* _Job_: Write out the whole listing again, exactly.

BEGIN Data block

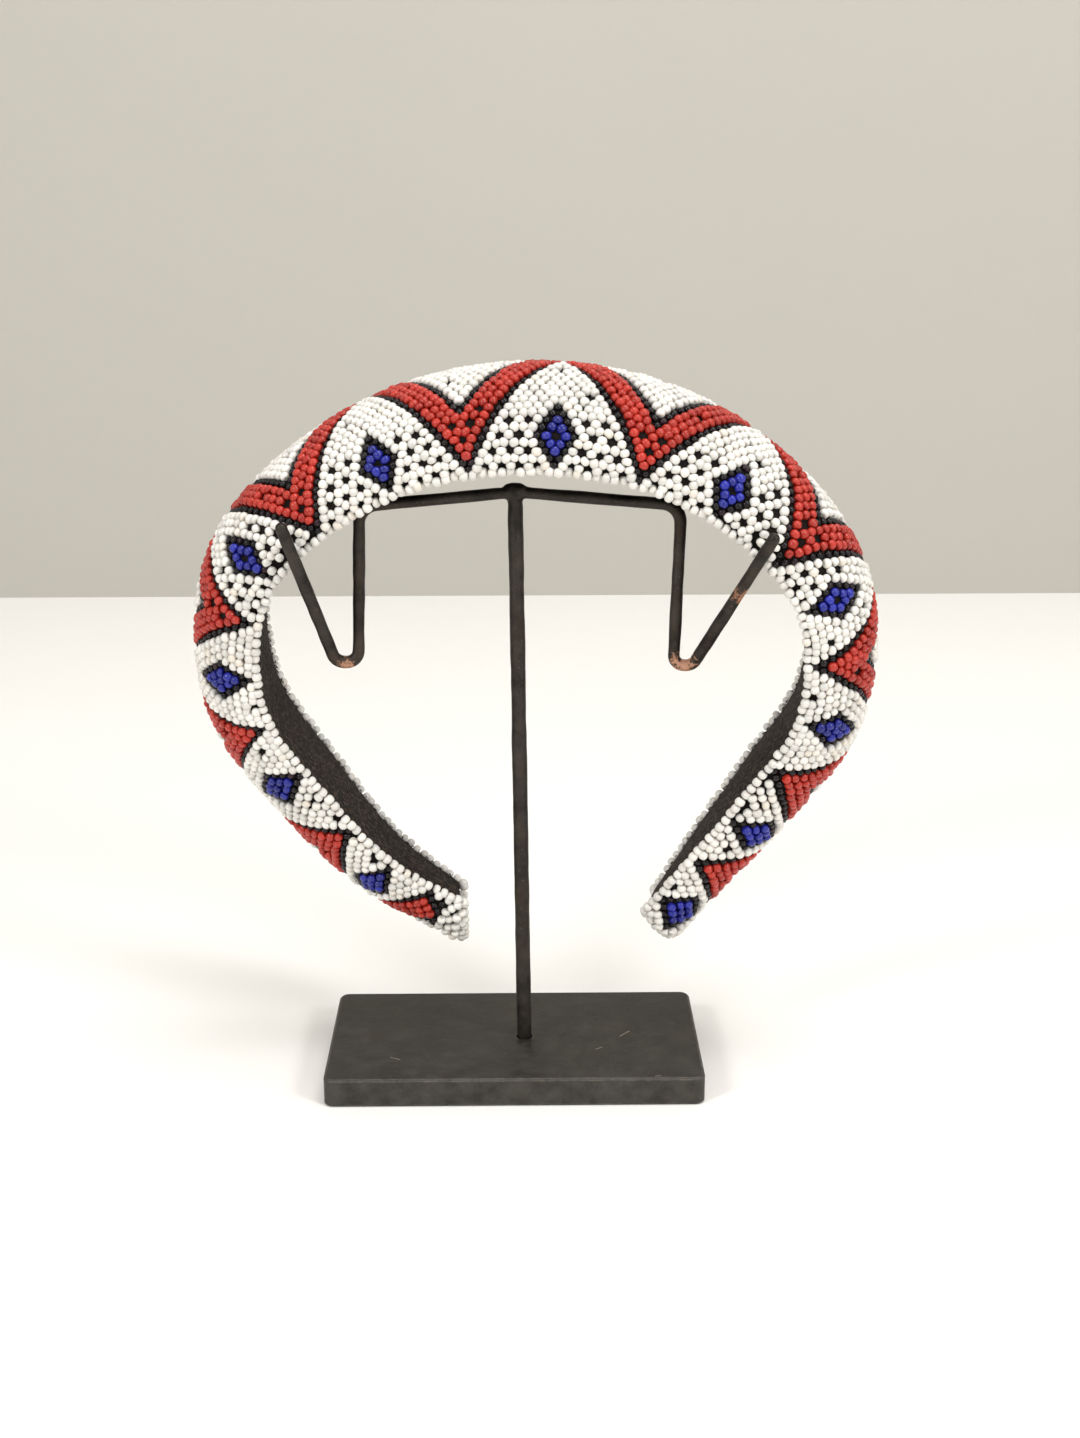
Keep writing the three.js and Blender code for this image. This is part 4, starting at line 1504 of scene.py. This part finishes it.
class HEADBAND_OT_stage(bpy.types.Operator):
    """Sets the table, the wall, the light and the camera"""

    bl_idname = "headband.stage"
    bl_label = "Studio"

    def execute(self, context):
        scene = context.scene
        look = scene.headband_studio
        self.camera(scene, look)
        self.boards(look)
        world = bpy.data.worlds.new("studio")
        world.use_nodes = True
        world.node_tree.nodes["Background"].inputs["Color"].default_value = (1.0, 0.985, 0.96, 1)
        world.node_tree.nodes["Background"].inputs["Strength"].default_value = look.sky
        scene.world = world
        for name, place, size, power in LIGHTS:
            self.light(scene, name, Vector(place), size, getattr(look, power))
        scene.view_settings.view_transform = "Standard"
        return {"FINISHED"}

    @staticmethod
    def camera(scene, look):
        lens = bpy.data.cameras.new("camera")
        lens.sensor_width = 36
        lens.sensor_fit = "AUTO"
        lens.lens = look.focal_length
        camera = bpy.data.objects.new("camera", lens)
        scene.collection.objects.link(camera)
        level = Matrix.Rotation(math.pi / 2 - look.look_down, 4, "X")
        turned_right = Matrix.Rotation(-look.look_right, 4, "Z")
        tipped = Matrix.Rotation(-look.roll, 4, "Z")
        camera.matrix_world = Matrix.Translation(look.camera_place) @ turned_right @ level @ tipped
        scene.camera = camera

    @staticmethod
    def boards(look):
        far = look.wall_distance
        floor = [(-3, -2, 0), (3, -2, 0), (3, far, 0), (-3, far, 0)]
        wall = [(-3, far, -0.5), (3, far, -0.5), (3, far, 3), (-3, far, 3)]
        for name, corners, colour, roughness in (
            ("floor", floor, look.table_colour, 0.5),
            ("backdrop", wall, look.wall_colour, 0.9),
        ):
            paint = painted_board(name + "_paint", colour, roughness, 6.0)
            new_piece(name, corners, [(0, 1, 2, 3)], paint, smooth=False)

    @staticmethod
    def light(scene, name, place, size, power):
        data = bpy.data.lights.new(name, "AREA")
        data.size = size
        data.energy = power
        lamp = bpy.data.objects.new(name, data)
        lamp.location = place
        lamp.rotation_euler = (place - Vector(LIGHT_AIM)).to_track_quat("Z", "Y").to_euler()
        scene.collection.objects.link(lamp)


STEPS = [
    HEADBAND_OT_core,
    HEADBAND_OT_lining,
    HEADBAND_OT_net,
    HEADBAND_OT_edges,
    HEADBAND_OT_ends,
    HEADBAND_OT_stitches,
    HEADBAND_OT_rods,
    HEADBAND_OT_base,
    HEADBAND_OT_stage,
]


class HEADBAND_PT_panel(bpy.types.Panel):
    """Lists the sizes, the studio's settings and the steps"""

    bl_label = "Headband"
    bl_idname = "HEADBAND_PT_panel"
    bl_space_type = "VIEW_3D"
    bl_region_type = "UI"
    bl_category = "Headband"

    def draw(self, context):
        column = self.layout.column()
        scene = context.scene
        for settings in (scene.headband_sizes, scene.headband_colours, scene.headband_studio):
            for key in settings.__annotations__:
                column.prop(settings, key)
        for step in STEPS:
            column.operator(step.bl_idname)


CLASSES = [HeadbandSizes, HeadbandColours, StudioLook, *STEPS, HEADBAND_PT_panel]


def register():
    for each in CLASSES:
        bpy.utils.register_class(each)
    bpy.types.Scene.headband_sizes = bpy.props.PointerProperty(type=HeadbandSizes)
    bpy.types.Scene.headband_colours = bpy.props.PointerProperty(type=HeadbandColours)
    bpy.types.Scene.headband_studio = bpy.props.PointerProperty(type=StudioLook)


def unregister():
    del bpy.types.Scene.headband_studio
    del bpy.types.Scene.headband_colours
    del bpy.types.Scene.headband_sizes
    for each in reversed(CLASSES):
        bpy.utils.unregister_class(each)


def main():
    """Registers the add-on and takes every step."""
    register()
    for step in STEPS:
        name = step.bl_idname.split(".")[1]
        getattr(bpy.ops.headband, name)()


if __name__ == "__main__":
    main()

END Data block

* _Finished task_:
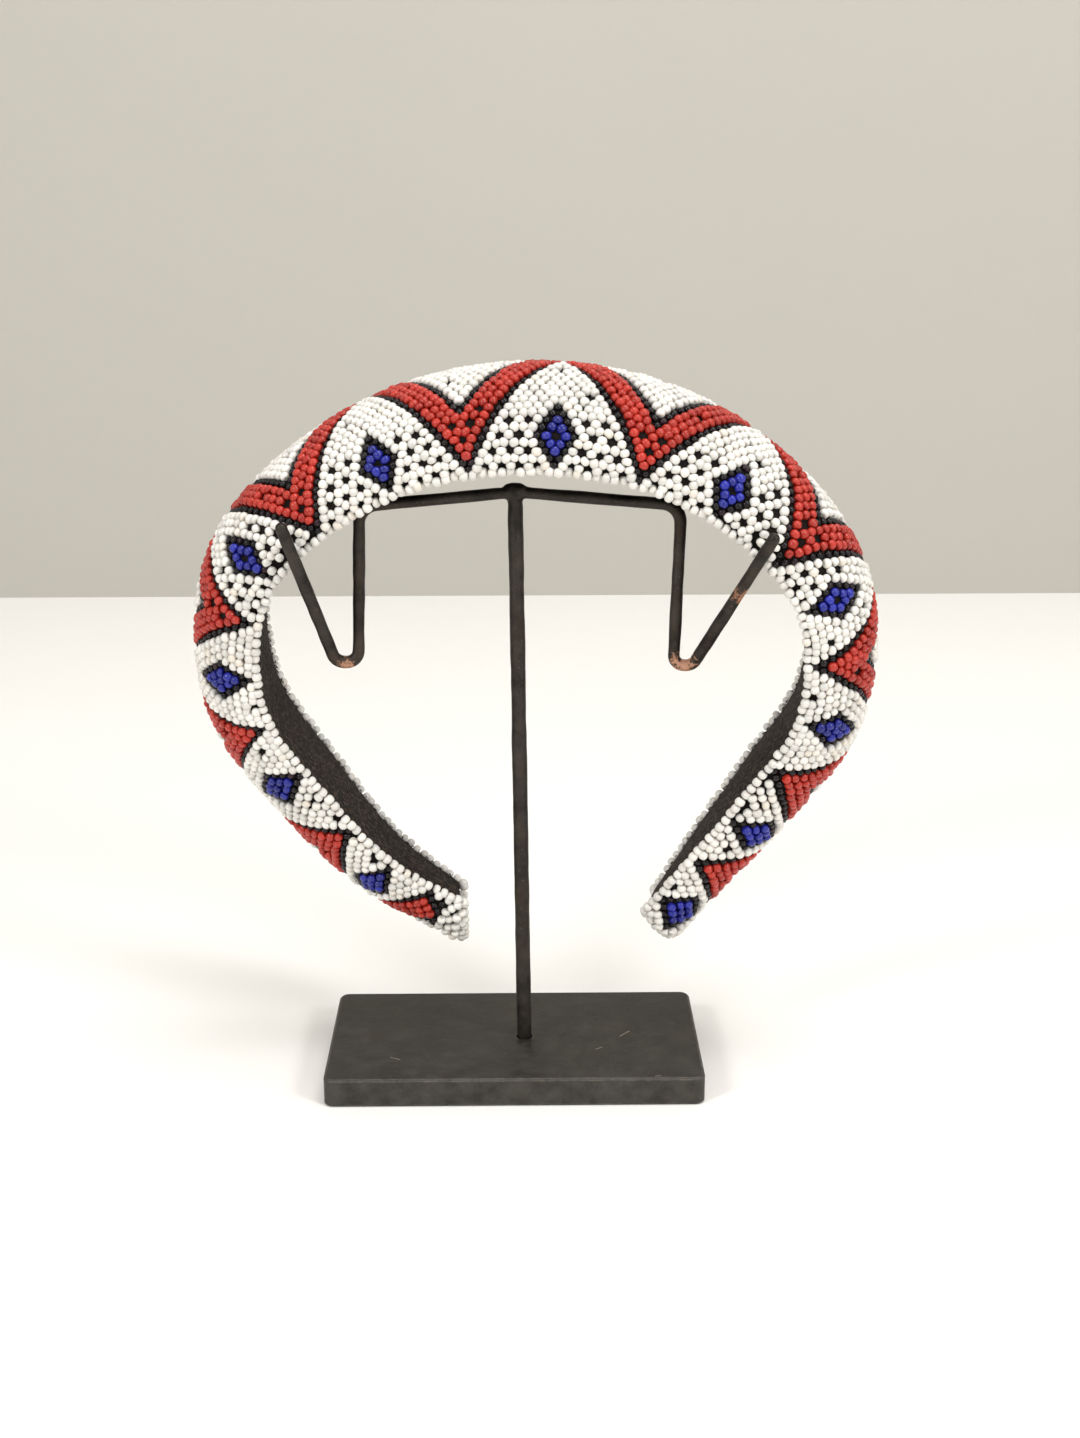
Keep writing the three.js and Blender code for this image. This is part 4, starting at line 1504 of scene.py. This part finishes it.
class HEADBAND_OT_stage(bpy.types.Operator):
    """Sets the table, the wall, the light and the camera"""

    bl_idname = "headband.stage"
    bl_label = "Studio"

    def execute(self, context):
        scene = context.scene
        look = scene.headband_studio
        self.camera(scene, look)
        self.boards(look)
        world = bpy.data.worlds.new("studio")
        world.use_nodes = True
        world.node_tree.nodes["Background"].inputs["Color"].default_value = (1.0, 0.985, 0.96, 1)
        world.node_tree.nodes["Background"].inputs["Strength"].default_value = look.sky
        scene.world = world
        for name, place, size, power in LIGHTS:
            self.light(scene, name, Vector(place), size, getattr(look, power))
        scene.view_settings.view_transform = "Standard"
        return {"FINISHED"}

    @staticmethod
    def camera(scene, look):
        lens = bpy.data.cameras.new("camera")
        lens.sensor_width = 36
        lens.sensor_fit = "AUTO"
        lens.lens = look.focal_length
        camera = bpy.data.objects.new("camera", lens)
        scene.collection.objects.link(camera)
        level = Matrix.Rotation(math.pi / 2 - look.look_down, 4, "X")
        turned_right = Matrix.Rotation(-look.look_right, 4, "Z")
        tipped = Matrix.Rotation(-look.roll, 4, "Z")
        camera.matrix_world = Matrix.Translation(look.camera_place) @ turned_right @ level @ tipped
        scene.camera = camera

    @staticmethod
    def boards(look):
        far = look.wall_distance
        floor = [(-3, -2, 0), (3, -2, 0), (3, far, 0), (-3, far, 0)]
        wall = [(-3, far, -0.5), (3, far, -0.5), (3, far, 3), (-3, far, 3)]
        for name, corners, colour, roughness in (
            ("floor", floor, look.table_colour, 0.5),
            ("backdrop", wall, look.wall_colour, 0.9),
        ):
            paint = painted_board(name + "_paint", colour, roughness, 6.0)
            new_piece(name, corners, [(0, 1, 2, 3)], paint, smooth=False)

    @staticmethod
    def light(scene, name, place, size, power):
        data = bpy.data.lights.new(name, "AREA")
        data.size = size
        data.energy = power
        lamp = bpy.data.objects.new(name, data)
        lamp.location = place
        lamp.rotation_euler = (place - Vector(LIGHT_AIM)).to_track_quat("Z", "Y").to_euler()
        scene.collection.objects.link(lamp)


STEPS = [
    HEADBAND_OT_core,
    HEADBAND_OT_lining,
    HEADBAND_OT_net,
    HEADBAND_OT_edges,
    HEADBAND_OT_ends,
    HEADBAND_OT_stitches,
    HEADBAND_OT_rods,
    HEADBAND_OT_base,
    HEADBAND_OT_stage,
]


class HEADBAND_PT_panel(bpy.types.Panel):
    """Lists the sizes, the studio's settings and the steps"""

    bl_label = "Headband"
    bl_idname = "HEADBAND_PT_panel"
    bl_space_type = "VIEW_3D"
    bl_region_type = "UI"
    bl_category = "Headband"

    def draw(self, context):
        column = self.layout.column()
        scene = context.scene
        for settings in (scene.headband_sizes, scene.headband_colours, scene.headband_studio):
            for key in settings.__annotations__:
                column.prop(settings, key)
        for step in STEPS:
            column.operator(step.bl_idname)


CLASSES = [HeadbandSizes, HeadbandColours, StudioLook, *STEPS, HEADBAND_PT_panel]


def register():
    for each in CLASSES:
        bpy.utils.register_class(each)
    bpy.types.Scene.headband_sizes = bpy.props.PointerProperty(type=HeadbandSizes)
    bpy.types.Scene.headband_colours = bpy.props.PointerProperty(type=HeadbandColours)
    bpy.types.Scene.headband_studio = bpy.props.PointerProperty(type=StudioLook)


def unregister():
    del bpy.types.Scene.headband_studio
    del bpy.types.Scene.headband_colours
    del bpy.types.Scene.headband_sizes
    for each in reversed(CLASSES):
        bpy.utils.unregister_class(each)


def main():
    """Registers the add-on and takes every step."""
    register()
    for step in STEPS:
        name = step.bl_idname.split(".")[1]
        getattr(bpy.ops.headband, name)()


if __name__ == "__main__":
    main()